## Your instructions
Would you output the whole listing below, exactly as it reads?

## Given data
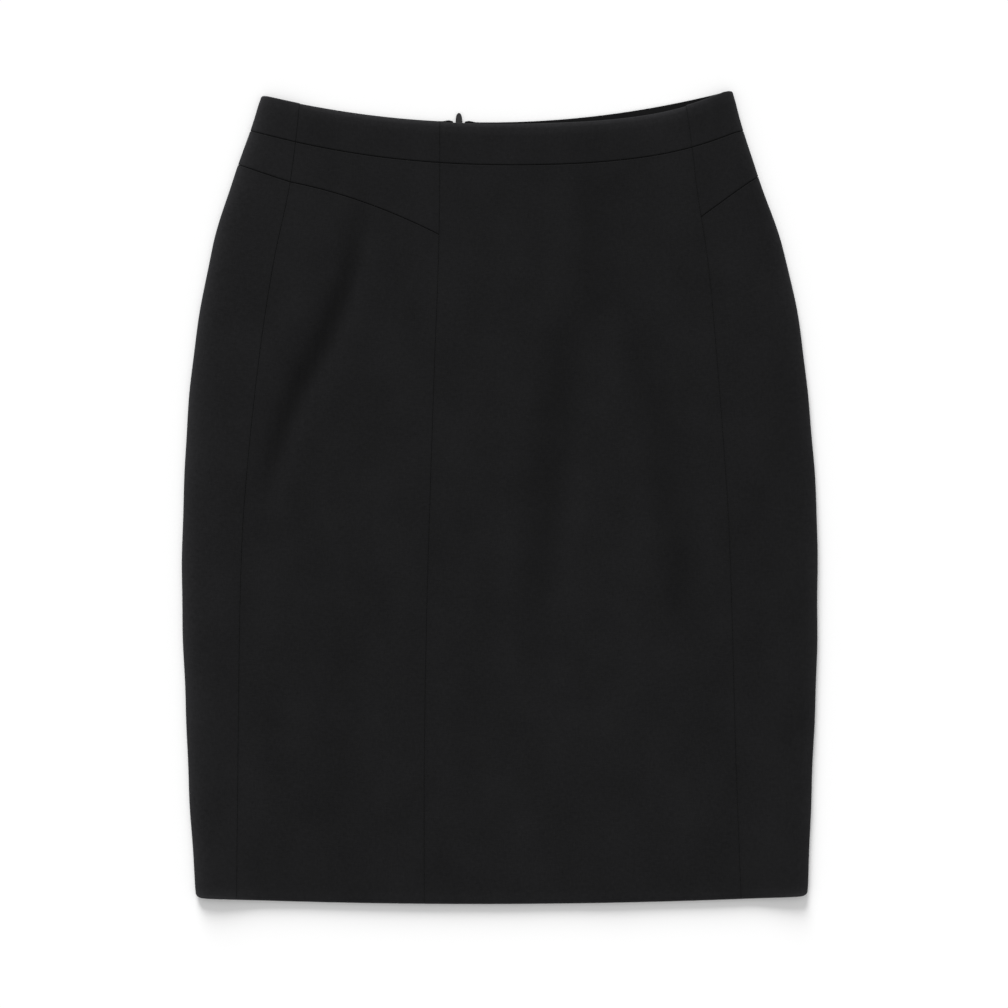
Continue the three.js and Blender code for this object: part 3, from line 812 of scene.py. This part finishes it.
class SKIRT_OT_studio(bpy.types.Operator):
    """Build the pale floor, the soft light and the camera straight above"""
    bl_idname = "skirt.studio"
    bl_label = "Studio"

    def execute(self, context):
        scene = context.scene
        studio = scene.skirt_studio
        mesh = bpy.data.meshes.new("floor")
        side, drop = FLOOR["half"], -FLOOR["drop"]
        corners = [(-side, -side, drop), (side, -side, drop), (side, side, drop), (-side, side, drop)]
        mesh.from_pydata(corners, [], [(0, 1, 2, 3)])
        paper, tree, shader = new_material("matt_background_paper")
        place = add_node(tree, "ShaderNodeTexCoord").outputs["Object"]
        fibre = add_node(tree, "ShaderNodeTexNoise", [("Vector", place)], Scale=1 / (4 * MM), Detail=2.0)
        tooth = add_node(tree, "ShaderNodeBump", [("Height", fibre.outputs["Fac"])], Strength=0.05,
                         Distance=0.05 * MM)
        tree.links.new(tooth.outputs[0], shader.inputs["Normal"])
        shader.inputs["Base Color"].default_value = (*scene.skirt_colours.floor, 1)
        shader.inputs["Roughness"].default_value = 1.0
        shader.inputs["Specular IOR Level"].default_value = 0.0
        mesh.materials.append(paper)
        floor = bpy.data.objects.new("floor", mesh)
        scene.collection.objects.link(floor)

        # one broad, low light; the white room does the rest
        data = bpy.data.lights.new("low_key", "SUN")
        data.energy = studio.key
        data.angle = studio.key_spread
        key = bpy.data.objects.new("low_key", data)
        toward = Vector((*KEY_FROM, math.tan(studio.key_height)))
        key.rotation_euler = toward.to_track_quat("Z", "Y").to_euler()
        scene.collection.objects.link(key)

        world = bpy.data.worlds.new("white_surround")
        world.use_nodes = True
        world.node_tree.nodes["Background"].inputs["Color"].default_value = (1, 1, 1, 1)
        world.node_tree.nodes["Background"].inputs["Strength"].default_value = studio.surround
        scene.world = world
        scene.view_settings.view_transform = "Standard"

        data = bpy.data.cameras.new("straight_above")
        data.lens, data.sensor_width = CAMERA["lens"], CAMERA["sensor"]
        camera = bpy.data.objects.new("straight_above", data)
        camera.location = (CAMERA["x"], CAMERA["y"], studio.camera_height)
        scene.collection.objects.link(camera)
        scene.camera = camera
        return {"FINISHED"}


class SKIRT_PT_panel(bpy.types.Panel):
    """Sizes, colours and steps of the laid-out skirt"""
    bl_idname = "SKIRT_PT_panel"
    bl_label = "Laid-out skirt"
    bl_space_type = "VIEW_3D"
    bl_region_type = "UI"
    bl_category = "Skirt"

    def draw(self, context):
        scene = context.scene
        for group in (scene.skirt_sizes, scene.skirt_colours, scene.skirt_studio):
            box = self.layout.box()
            for key in group.bl_rna.properties.keys():
                if key not in ("rna_type", "name"):
                    box.prop(group, key)
        for operator in OPERATORS:
            self.layout.operator(operator.bl_idname)


GROUPS = (SkirtSizes, SkirtColours, SkirtStudio)
OPERATORS = (SKIRT_OT_waistband, SKIRT_OT_yoke, SKIRT_OT_panels, SKIRT_OT_zip, SKIRT_OT_slider,
             SKIRT_OT_studio)


def register():
    for cls in (*GROUPS, *OPERATORS, SKIRT_PT_panel):
        bpy.utils.register_class(cls)
    bpy.types.Scene.skirt_sizes = bpy.props.PointerProperty(type=SkirtSizes)
    bpy.types.Scene.skirt_colours = bpy.props.PointerProperty(type=SkirtColours)
    bpy.types.Scene.skirt_studio = bpy.props.PointerProperty(type=SkirtStudio)


def unregister():
    del bpy.types.Scene.skirt_sizes, bpy.types.Scene.skirt_colours, bpy.types.Scene.skirt_studio
    for cls in reversed((*GROUPS, *OPERATORS, SKIRT_PT_panel)):
        bpy.utils.unregister_class(cls)


def main():
    register()
    bpy.ops.skirt.waistband()
    bpy.ops.skirt.yoke()
    bpy.ops.skirt.panels()
    bpy.ops.skirt.zip()
    bpy.ops.skirt.slider()
    bpy.ops.skirt.studio()


if __name__ == "__main__":
    main()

## Response below
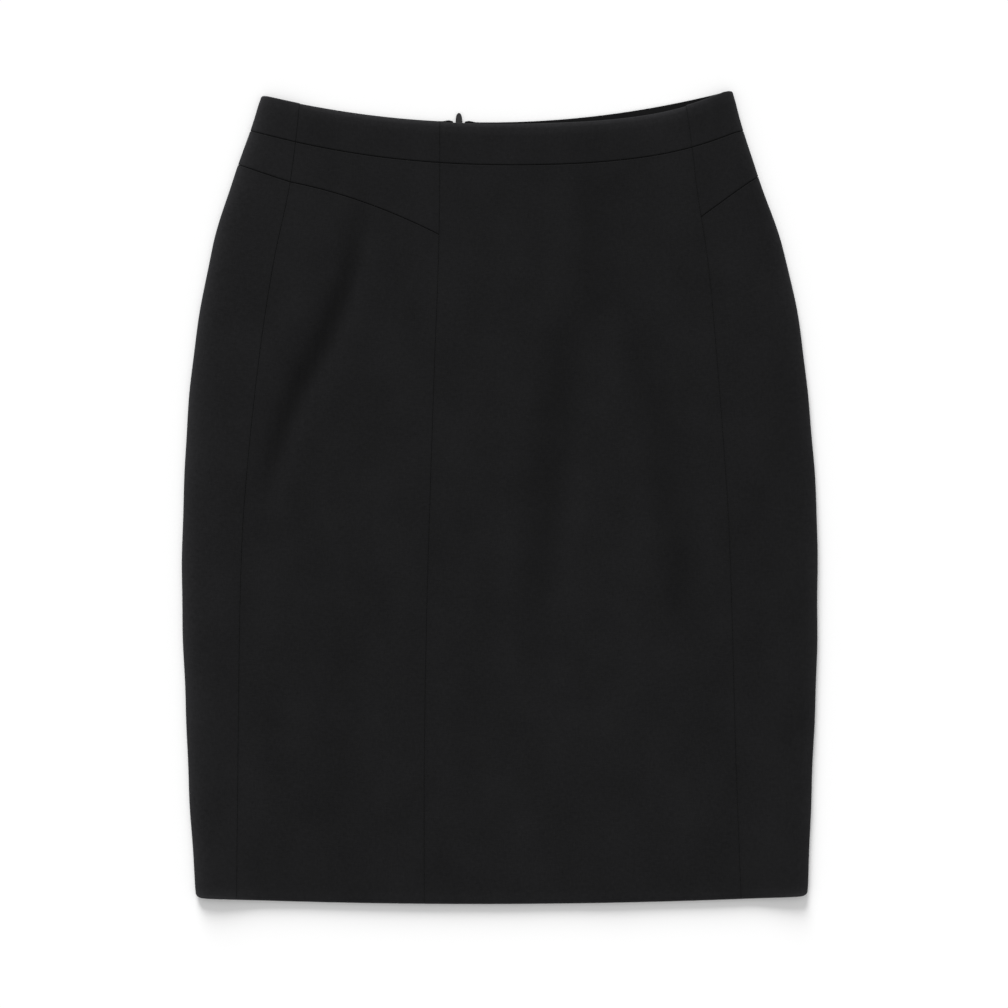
Continue the three.js and Blender code for this object: part 3, from line 812 of scene.py. This part finishes it.
class SKIRT_OT_studio(bpy.types.Operator):
    """Build the pale floor, the soft light and the camera straight above"""
    bl_idname = "skirt.studio"
    bl_label = "Studio"

    def execute(self, context):
        scene = context.scene
        studio = scene.skirt_studio
        mesh = bpy.data.meshes.new("floor")
        side, drop = FLOOR["half"], -FLOOR["drop"]
        corners = [(-side, -side, drop), (side, -side, drop), (side, side, drop), (-side, side, drop)]
        mesh.from_pydata(corners, [], [(0, 1, 2, 3)])
        paper, tree, shader = new_material("matt_background_paper")
        place = add_node(tree, "ShaderNodeTexCoord").outputs["Object"]
        fibre = add_node(tree, "ShaderNodeTexNoise", [("Vector", place)], Scale=1 / (4 * MM), Detail=2.0)
        tooth = add_node(tree, "ShaderNodeBump", [("Height", fibre.outputs["Fac"])], Strength=0.05,
                         Distance=0.05 * MM)
        tree.links.new(tooth.outputs[0], shader.inputs["Normal"])
        shader.inputs["Base Color"].default_value = (*scene.skirt_colours.floor, 1)
        shader.inputs["Roughness"].default_value = 1.0
        shader.inputs["Specular IOR Level"].default_value = 0.0
        mesh.materials.append(paper)
        floor = bpy.data.objects.new("floor", mesh)
        scene.collection.objects.link(floor)

        # one broad, low light; the white room does the rest
        data = bpy.data.lights.new("low_key", "SUN")
        data.energy = studio.key
        data.angle = studio.key_spread
        key = bpy.data.objects.new("low_key", data)
        toward = Vector((*KEY_FROM, math.tan(studio.key_height)))
        key.rotation_euler = toward.to_track_quat("Z", "Y").to_euler()
        scene.collection.objects.link(key)

        world = bpy.data.worlds.new("white_surround")
        world.use_nodes = True
        world.node_tree.nodes["Background"].inputs["Color"].default_value = (1, 1, 1, 1)
        world.node_tree.nodes["Background"].inputs["Strength"].default_value = studio.surround
        scene.world = world
        scene.view_settings.view_transform = "Standard"

        data = bpy.data.cameras.new("straight_above")
        data.lens, data.sensor_width = CAMERA["lens"], CAMERA["sensor"]
        camera = bpy.data.objects.new("straight_above", data)
        camera.location = (CAMERA["x"], CAMERA["y"], studio.camera_height)
        scene.collection.objects.link(camera)
        scene.camera = camera
        return {"FINISHED"}


class SKIRT_PT_panel(bpy.types.Panel):
    """Sizes, colours and steps of the laid-out skirt"""
    bl_idname = "SKIRT_PT_panel"
    bl_label = "Laid-out skirt"
    bl_space_type = "VIEW_3D"
    bl_region_type = "UI"
    bl_category = "Skirt"

    def draw(self, context):
        scene = context.scene
        for group in (scene.skirt_sizes, scene.skirt_colours, scene.skirt_studio):
            box = self.layout.box()
            for key in group.bl_rna.properties.keys():
                if key not in ("rna_type", "name"):
                    box.prop(group, key)
        for operator in OPERATORS:
            self.layout.operator(operator.bl_idname)


GROUPS = (SkirtSizes, SkirtColours, SkirtStudio)
OPERATORS = (SKIRT_OT_waistband, SKIRT_OT_yoke, SKIRT_OT_panels, SKIRT_OT_zip, SKIRT_OT_slider,
             SKIRT_OT_studio)


def register():
    for cls in (*GROUPS, *OPERATORS, SKIRT_PT_panel):
        bpy.utils.register_class(cls)
    bpy.types.Scene.skirt_sizes = bpy.props.PointerProperty(type=SkirtSizes)
    bpy.types.Scene.skirt_colours = bpy.props.PointerProperty(type=SkirtColours)
    bpy.types.Scene.skirt_studio = bpy.props.PointerProperty(type=SkirtStudio)


def unregister():
    del bpy.types.Scene.skirt_sizes, bpy.types.Scene.skirt_colours, bpy.types.Scene.skirt_studio
    for cls in reversed((*GROUPS, *OPERATORS, SKIRT_PT_panel)):
        bpy.utils.unregister_class(cls)


def main():
    register()
    bpy.ops.skirt.waistband()
    bpy.ops.skirt.yoke()
    bpy.ops.skirt.panels()
    bpy.ops.skirt.zip()
    bpy.ops.skirt.slider()
    bpy.ops.skirt.studio()


if __name__ == "__main__":
    main()